There is a reason thoughts come. Sometimes God wants to bring something to our attention. When temptation comes, we experience the pull of the flesh. That’s the time to get excited because God wants to take us to a higher level of maturity. God doesn’t temp us, but he reveals the thoughts and intents of our hearts to us.

If there are things in our hearts that rise to the surface, we can repent and ask God for victory. We don’t always know what’s in our own hearts, but God does.

Shrapnel is microscopic pieces of a bomb, shell or other objects thrown out from an explosion. Military men and women have returned from war and did not even know shrapnel laid buried within their bodies.

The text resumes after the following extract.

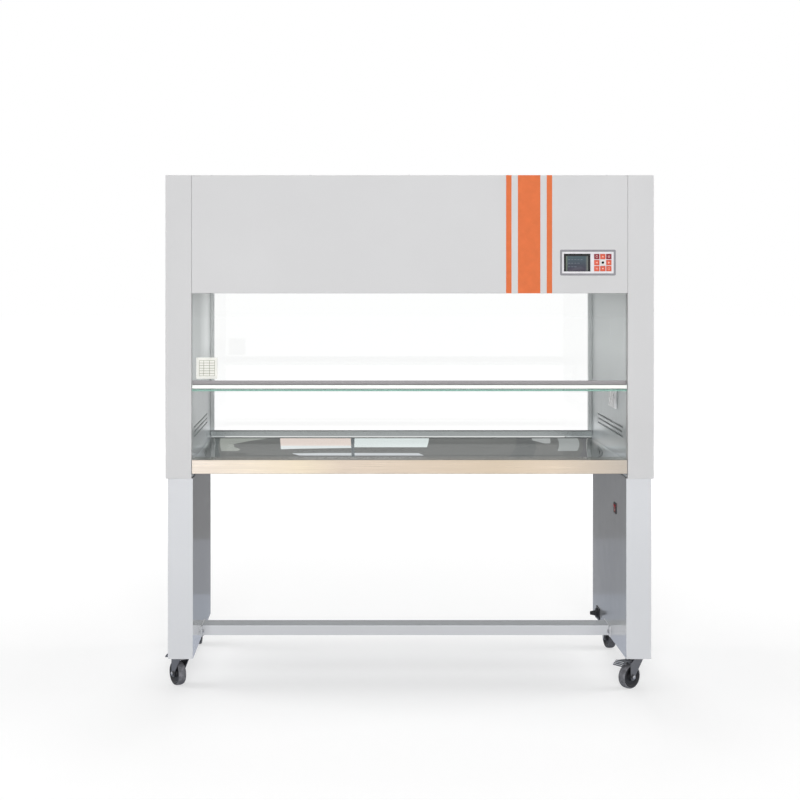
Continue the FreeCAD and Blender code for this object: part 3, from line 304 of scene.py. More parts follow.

Over time the shrapnel festered and found it’s way out—sometimes years later. That’s kind of how God works to bring out those ungodly desires hidden within our hearts.

Hebrews 4:12-13 says, God’s word is living and active. It is sharper than any two-edged sword and cuts as deep as the place where soul and spirit meet, the place where joints and marrow meet. God’s word judges a person’s thoughts and intentions. No creature can hide from God. Everything is uncovered and exposed for him to see. We must answer to him (GW).

With the power of the Holy Spirit, you can stop the destructive behavior. Jesus can restore our peace if we are willing to humble ourselves and fall before the mercy of God.